The AFF offensive highlights Obama’s claim – in a 2009 interview – that he didn’t “run for office to be helping out a bunch of fat cat bankers.” The conservative group points out in its new ad that the Obama administration has included a lineup of veterans of the financial services industry, including White House chiefs of staff Rahm Emanuel, Bill Daley and Jack Lew.
“His White House is full of Wall Street executives,” the spot says. “Now, Obama’s flush with cash, returning to Wall Street for more glitzy fundraisers … Obama won’t admit to supporting Wall Street, but Wall Street sure supports President Obama.”

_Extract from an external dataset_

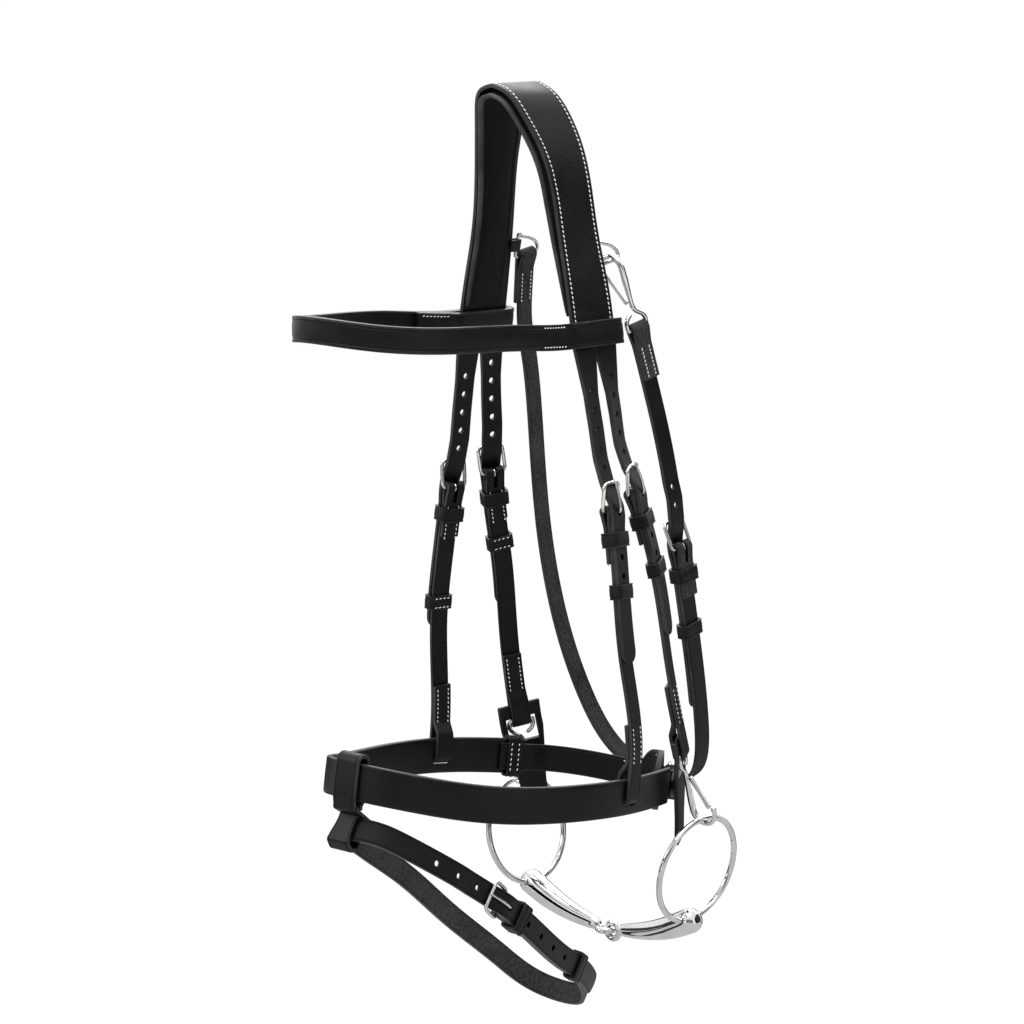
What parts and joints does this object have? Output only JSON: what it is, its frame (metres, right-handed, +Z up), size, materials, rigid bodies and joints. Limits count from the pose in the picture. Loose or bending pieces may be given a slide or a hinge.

The AFF television ads will run on cable in Colorado, Florida, Iowa, Michigan, Nevada, New Mexico, North Carolina, Ohio and Virginia. That’s real money going onto the airwaves in real states from a group that spent heavily in the 2010 midterms, but which has yet to fully ramp up for the 2012 general election.
Gosh, I wonder who the targets of those ads are? After all, Nader voters cost Obama/Biden Missouri in 2008. The Republican SuperPACs may not know who their candidate is yet, but they damn sure know who they're running against in November. They're willing to spend big money to demoralize Obama voters already: $4 million in February, more than eight months before the election, to convince voters in swing states that Obama has failed them.
And again, these were the same SuperPAC folks that spent almost ten million in 2010 to defeat Democrats. They're getting a head start here in 2012, and they're using an awfully familiar message to push, too.
It's the same ones we see the Useful Idiots pushing for the last two years. Now the stakes are much higher, and the Republicans are using it to attack the Democrats. And why wouldn't they? It worked well for them in 2010.
If they are willing to spend $4 million in February to push this manic progressive nonsense, how much will they be willing to spend in months closer to the election? Think about that while you're deciding which party is beholden to the 1%.